▶ Work instructions
Output the full material exactly as it appears here.

▶ Collected data

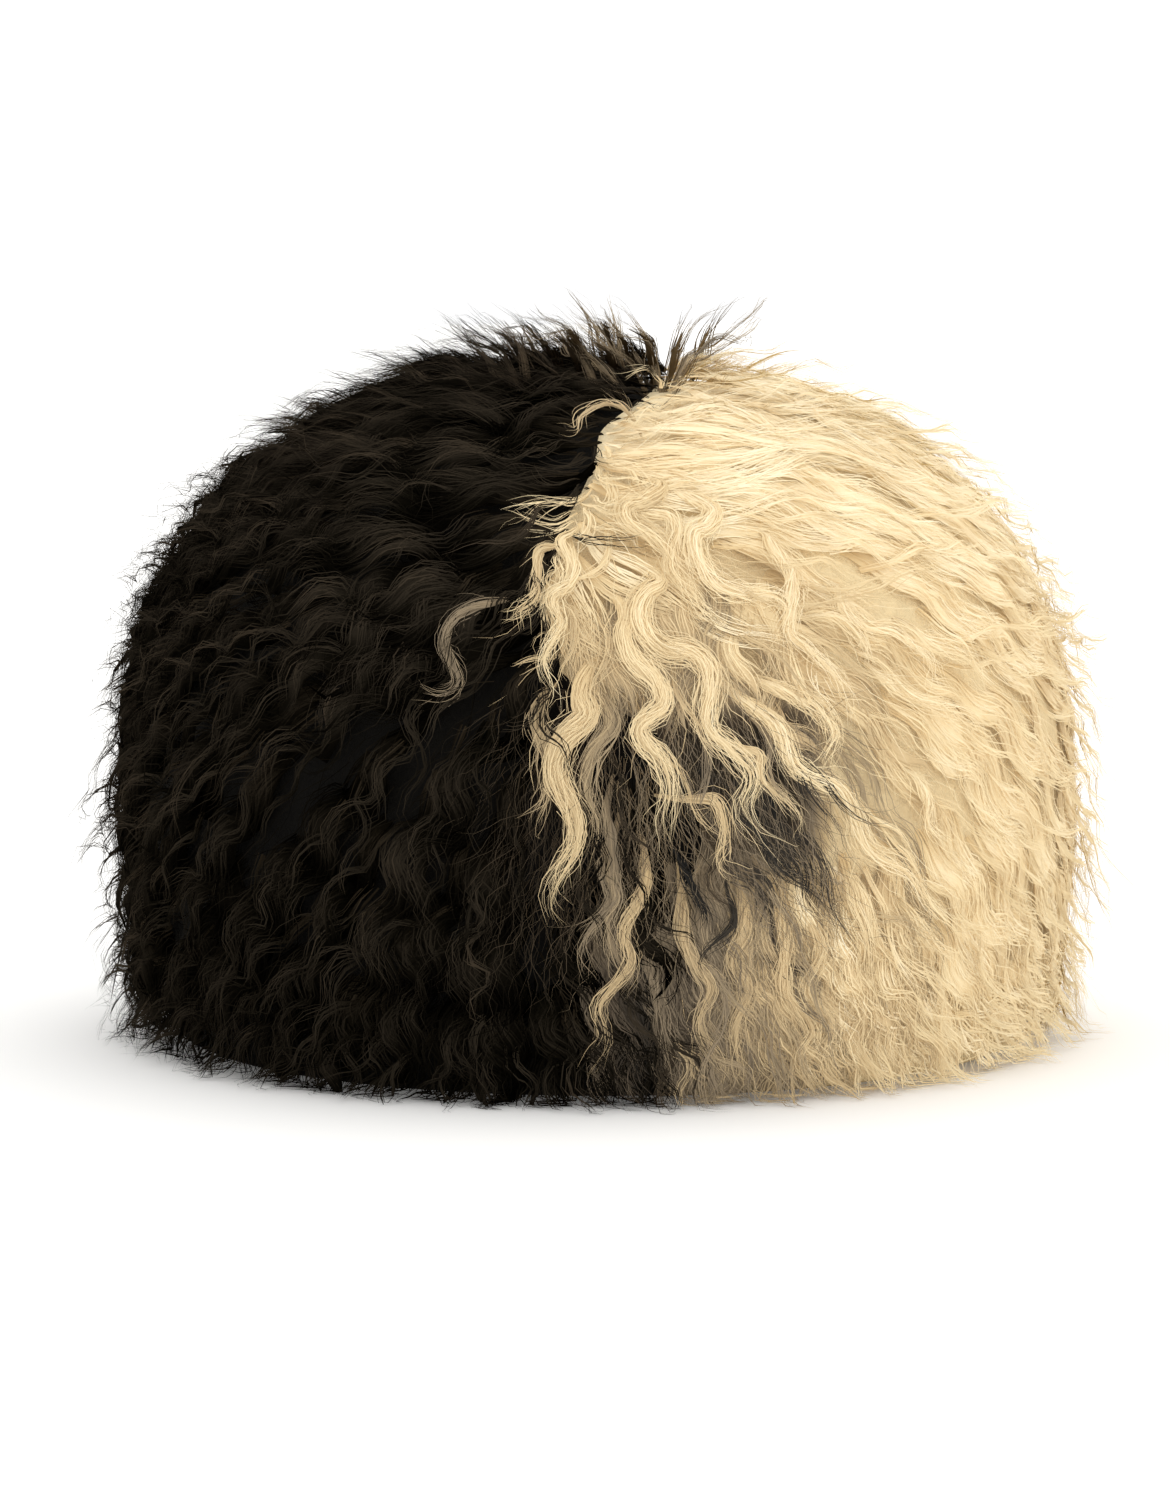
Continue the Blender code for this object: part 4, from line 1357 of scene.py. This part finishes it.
def crown_tufts(outline, count, random):
    """Curved dark tufts that stand up on the crown and fall away to the side that they grow on."""
    across = -0.105 + 0.131 * np.linspace(0, 1, count) ** 0.85 + random.uniform(-0.005, 0.005, count)
    upright = eased((across + 0.06) / 0.05)
    back = random.uniform(-0.085 + 0.025 * upright, 0.035)
    roots = np.array([outline.over(x, y) for x, y in zip(across, back)])
    length = random.uniform(0.030, 0.050, count) - 0.014 * upright
    lean = random.normal(0, 0.35, count) + random.uniform(-1, 1, count) * upright
    tufts = Locks(
        outline.trails(roots, length, lean, 30),
        random,
        width=(0.004, 0.009),
        wave=(0.022, 0.034),
        swing=(0.0018, 0.0040),
        curl=(-0.008, 0.008),
        stand=(0.010, 0.020),
        rise=1.2 - 0.5 * upright,
        depth=0.004,
        drift=0.002,
        root=0.9,
        # painted highlight on the wave tops, painted shade in the troughs
        gleam=0.03,
    )
    tufts.stand += random.uniform(0.002, 0.012, count) * upright
    tufts.tone = 0.18 + 0.34 * eased((across + 0.04) / 0.06) + random.uniform(-0.05, 0.08, count)
    return tufts


def parting_wisps(outline, count, random):
    """Wisps without a core that stray over the parting from both sides."""
    roots = parting_roots(outline, count, random)
    count = len(roots)
    stray = Locks(
        outline.trails(roots, random.uniform(0.016, 0.034, count), random.normal(0, 0.4, count), 30),
        random,
        width=(0.002, 0.006),
        wave=(0.016, 0.030),
        swing=(0.0014, 0.0030),
        curl=(-0.008, 0.008),
        stand=(0.002, 0.010),
        rise=2,
        depth=0.002,
        height=0.002,
        drift=0.004,
    )
    stray.tone = np.clip(tones(roots, random), 0.18, 0.88)
    return stray


class PAPAKHA_OT_fuzz(bpy.types.Operator):
    """Makes the loose hairs, wisps and tufts that soften the outline, one piece for each colour"""

    bl_idname = "papakha.fuzz"
    bl_label = "Fuzz"

    def execute(self, context):
        outline = Outline(context.scene.papakha_shape)
        style = context.scene.papakha_wool
        random = np.random.default_rng(style.seed + FUZZ_SEED)
        stray = wisps(outline, style, random)
        tufts = crown_tufts(outline, style.crown_tufts, np.random.default_rng(style.seed + TUFT_SEED))
        batches = (
            (loose_hairs(outline, style.fuzz, random), HAIR),
            (window_hairs(outline, style.window_hairs, random), CURLY_HAIR),
            (stray, WISP_CORE),
            (stray, WISP),
            (tufts, TUFT_CORE),
            (tufts, TUFT),
            (parting_wisps(outline, style.parting_wisps, random), WISP),
        )
        for colour, side in (("dark", -1), ("cream", 1)):
            grids = []
            for batch, kind in batches:
                mine = past_parting(batch.trails[:, 0]) * side > 0
                grids.append(strands(outline, batch.chosen(mine), kind, random))
            piece = grid_piece(f"{colour}_fuzz", outline, grids)
            dressed(piece, f"{colour}_fleece", strand_material(colour))
        return {"FINISHED"}


class PAPAKHA_OT_stage(bpy.types.Operator):
    """Sets up the pale floor, the soft lights and the camera"""

    bl_idname = "papakha.stage"
    bl_label = "Stage"

    def execute(self, context):
        style = context.scene.papakha_stage
        bpy.ops.object.select_all(action="DESELECT")
        bpy.ops.mesh.primitive_circle_add(vertices=96, radius=9, fill_type="NGON")
        floor = context.object
        floor.name = "floor"
        pale = (*context.scene.papakha_colours.floor, 1)
        paper = Nodes("floor_paper").finish(Base_Color=pale, Roughness=0.9, Specular_IOR_Level=0.1)
        floor.data.materials.append(paper)

        world = bpy.data.worlds.new("white_room")
        world.use_nodes = True
        background = world.node_tree.nodes["Background"]
        background.inputs["Color"].default_value = (1, 1, 1, 1)
        background.inputs["Strength"].default_value = style.sky
        context.scene.world = world

        for name, strength, angle, shadows, way in (
            ("key", style.key, 70, True, (0.10, 0.25, 1.20)),
            ("fill", style.fill, 10, False, (0.60, -0.90, 0.45)),
        ):
            bpy.ops.object.light_add(type="SUN", location=way)
            light = context.object
            light.name = name
            light.data.energy = strength
            light.data.angle = math.radians(angle)
            light.data.use_shadow = shadows
            light.rotation_euler = Vector(way).to_track_quat("Z", "Y").to_euler()

        bpy.ops.object.camera_add()
        camera = context.object
        camera.name = "camera"
        camera.data.lens = style.lens
        camera.data.sensor_fit = "AUTO"
        camera.data.sensor_width = 36
        aim = Vector(style.aim)
        back = Vector((0, -math.cos(style.elevation), math.sin(style.elevation)))
        camera.location = aim + back * style.distance
        camera.rotation_euler = back.to_track_quat("Z", "Y").to_euler()
        context.scene.camera = camera
        context.scene.view_settings.view_transform = "Standard"
        return {"FINISHED"}


STEPS = (
    PAPAKHA_OT_hides,
    PAPAKHA_OT_underwool,
    PAPAKHA_OT_locks,
    PAPAKHA_OT_ropes,
    PAPAKHA_OT_fuzz,
    PAPAKHA_OT_stage,
)


class PAPAKHA_PT_panel(bpy.types.Panel):
    """The hat's operators and settings"""

    bl_label = "Papakha"
    bl_idname = "PAPAKHA_PT_panel"
    bl_space_type = "VIEW_3D"
    bl_region_type = "UI"
    bl_category = "Papakha"

    def draw(self, context):
        for step in STEPS:
            self.layout.operator(step.bl_idname)


SETTINGS = {
    "papakha_shape": HatShape,
    "papakha_wool": WoolStyle,
    "papakha_colours": Colours,
    "papakha_stage": StageStyle,
}
CLASSES = (*SETTINGS.values(), *STEPS, PAPAKHA_PT_panel)


def register():
    for cls in CLASSES:
        bpy.utils.register_class(cls)
    for name, cls in SETTINGS.items():
        setattr(bpy.types.Scene, name, bpy.props.PointerProperty(type=cls))


def unregister():
    for name in SETTINGS:
        delattr(bpy.types.Scene, name)
    for cls in reversed(CLASSES):
        bpy.utils.unregister_class(cls)


def main():
    register()
    for step in STEPS:
        family, action = step.bl_idname.split(".")
        getattr(getattr(bpy.ops, family), action)()


if __name__ == "__main__":
    main()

▶ Written reply
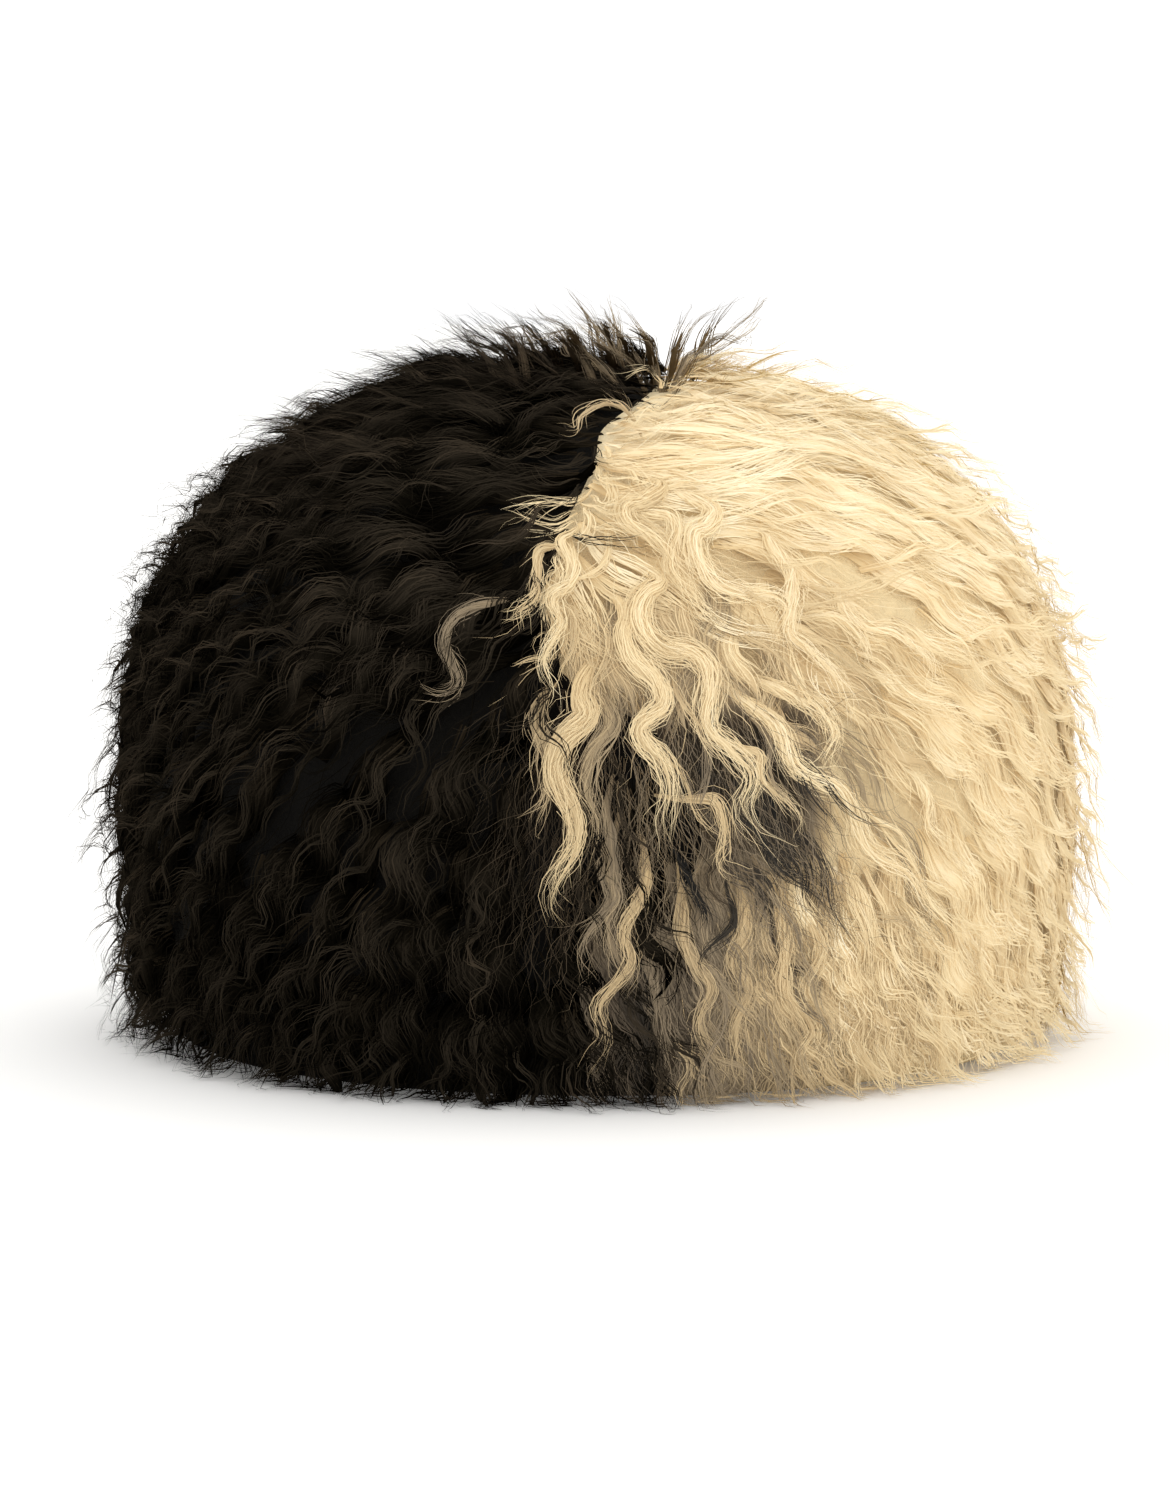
Continue the Blender code for this object: part 4, from line 1357 of scene.py. This part finishes it.
def crown_tufts(outline, count, random):
    """Curved dark tufts that stand up on the crown and fall away to the side that they grow on."""
    across = -0.105 + 0.131 * np.linspace(0, 1, count) ** 0.85 + random.uniform(-0.005, 0.005, count)
    upright = eased((across + 0.06) / 0.05)
    back = random.uniform(-0.085 + 0.025 * upright, 0.035)
    roots = np.array([outline.over(x, y) for x, y in zip(across, back)])
    length = random.uniform(0.030, 0.050, count) - 0.014 * upright
    lean = random.normal(0, 0.35, count) + random.uniform(-1, 1, count) * upright
    tufts = Locks(
        outline.trails(roots, length, lean, 30),
        random,
        width=(0.004, 0.009),
        wave=(0.022, 0.034),
        swing=(0.0018, 0.0040),
        curl=(-0.008, 0.008),
        stand=(0.010, 0.020),
        rise=1.2 - 0.5 * upright,
        depth=0.004,
        drift=0.002,
        root=0.9,
        # painted highlight on the wave tops, painted shade in the troughs
        gleam=0.03,
    )
    tufts.stand += random.uniform(0.002, 0.012, count) * upright
    tufts.tone = 0.18 + 0.34 * eased((across + 0.04) / 0.06) + random.uniform(-0.05, 0.08, count)
    return tufts


def parting_wisps(outline, count, random):
    """Wisps without a core that stray over the parting from both sides."""
    roots = parting_roots(outline, count, random)
    count = len(roots)
    stray = Locks(
        outline.trails(roots, random.uniform(0.016, 0.034, count), random.normal(0, 0.4, count), 30),
        random,
        width=(0.002, 0.006),
        wave=(0.016, 0.030),
        swing=(0.0014, 0.0030),
        curl=(-0.008, 0.008),
        stand=(0.002, 0.010),
        rise=2,
        depth=0.002,
        height=0.002,
        drift=0.004,
    )
    stray.tone = np.clip(tones(roots, random), 0.18, 0.88)
    return stray


class PAPAKHA_OT_fuzz(bpy.types.Operator):
    """Makes the loose hairs, wisps and tufts that soften the outline, one piece for each colour"""

    bl_idname = "papakha.fuzz"
    bl_label = "Fuzz"

    def execute(self, context):
        outline = Outline(context.scene.papakha_shape)
        style = context.scene.papakha_wool
        random = np.random.default_rng(style.seed + FUZZ_SEED)
        stray = wisps(outline, style, random)
        tufts = crown_tufts(outline, style.crown_tufts, np.random.default_rng(style.seed + TUFT_SEED))
        batches = (
            (loose_hairs(outline, style.fuzz, random), HAIR),
            (window_hairs(outline, style.window_hairs, random), CURLY_HAIR),
            (stray, WISP_CORE),
            (stray, WISP),
            (tufts, TUFT_CORE),
            (tufts, TUFT),
            (parting_wisps(outline, style.parting_wisps, random), WISP),
        )
        for colour, side in (("dark", -1), ("cream", 1)):
            grids = []
            for batch, kind in batches:
                mine = past_parting(batch.trails[:, 0]) * side > 0
                grids.append(strands(outline, batch.chosen(mine), kind, random))
            piece = grid_piece(f"{colour}_fuzz", outline, grids)
            dressed(piece, f"{colour}_fleece", strand_material(colour))
        return {"FINISHED"}


class PAPAKHA_OT_stage(bpy.types.Operator):
    """Sets up the pale floor, the soft lights and the camera"""

    bl_idname = "papakha.stage"
    bl_label = "Stage"

    def execute(self, context):
        style = context.scene.papakha_stage
        bpy.ops.object.select_all(action="DESELECT")
        bpy.ops.mesh.primitive_circle_add(vertices=96, radius=9, fill_type="NGON")
        floor = context.object
        floor.name = "floor"
        pale = (*context.scene.papakha_colours.floor, 1)
        paper = Nodes("floor_paper").finish(Base_Color=pale, Roughness=0.9, Specular_IOR_Level=0.1)
        floor.data.materials.append(paper)

        world = bpy.data.worlds.new("white_room")
        world.use_nodes = True
        background = world.node_tree.nodes["Background"]
        background.inputs["Color"].default_value = (1, 1, 1, 1)
        background.inputs["Strength"].default_value = style.sky
        context.scene.world = world

        for name, strength, angle, shadows, way in (
            ("key", style.key, 70, True, (0.10, 0.25, 1.20)),
            ("fill", style.fill, 10, False, (0.60, -0.90, 0.45)),
        ):
            bpy.ops.object.light_add(type="SUN", location=way)
            light = context.object
            light.name = name
            light.data.energy = strength
            light.data.angle = math.radians(angle)
            light.data.use_shadow = shadows
            light.rotation_euler = Vector(way).to_track_quat("Z", "Y").to_euler()

        bpy.ops.object.camera_add()
        camera = context.object
        camera.name = "camera"
        camera.data.lens = style.lens
        camera.data.sensor_fit = "AUTO"
        camera.data.sensor_width = 36
        aim = Vector(style.aim)
        back = Vector((0, -math.cos(style.elevation), math.sin(style.elevation)))
        camera.location = aim + back * style.distance
        camera.rotation_euler = back.to_track_quat("Z", "Y").to_euler()
        context.scene.camera = camera
        context.scene.view_settings.view_transform = "Standard"
        return {"FINISHED"}


STEPS = (
    PAPAKHA_OT_hides,
    PAPAKHA_OT_underwool,
    PAPAKHA_OT_locks,
    PAPAKHA_OT_ropes,
    PAPAKHA_OT_fuzz,
    PAPAKHA_OT_stage,
)


class PAPAKHA_PT_panel(bpy.types.Panel):
    """The hat's operators and settings"""

    bl_label = "Papakha"
    bl_idname = "PAPAKHA_PT_panel"
    bl_space_type = "VIEW_3D"
    bl_region_type = "UI"
    bl_category = "Papakha"

    def draw(self, context):
        for step in STEPS:
            self.layout.operator(step.bl_idname)


SETTINGS = {
    "papakha_shape": HatShape,
    "papakha_wool": WoolStyle,
    "papakha_colours": Colours,
    "papakha_stage": StageStyle,
}
CLASSES = (*SETTINGS.values(), *STEPS, PAPAKHA_PT_panel)


def register():
    for cls in CLASSES:
        bpy.utils.register_class(cls)
    for name, cls in SETTINGS.items():
        setattr(bpy.types.Scene, name, bpy.props.PointerProperty(type=cls))


def unregister():
    for name in SETTINGS:
        delattr(bpy.types.Scene, name)
    for cls in reversed(CLASSES):
        bpy.utils.unregister_class(cls)


def main():
    register()
    for step in STEPS:
        family, action = step.bl_idname.split(".")
        getattr(getattr(bpy.ops, family), action)()


if __name__ == "__main__":
    main()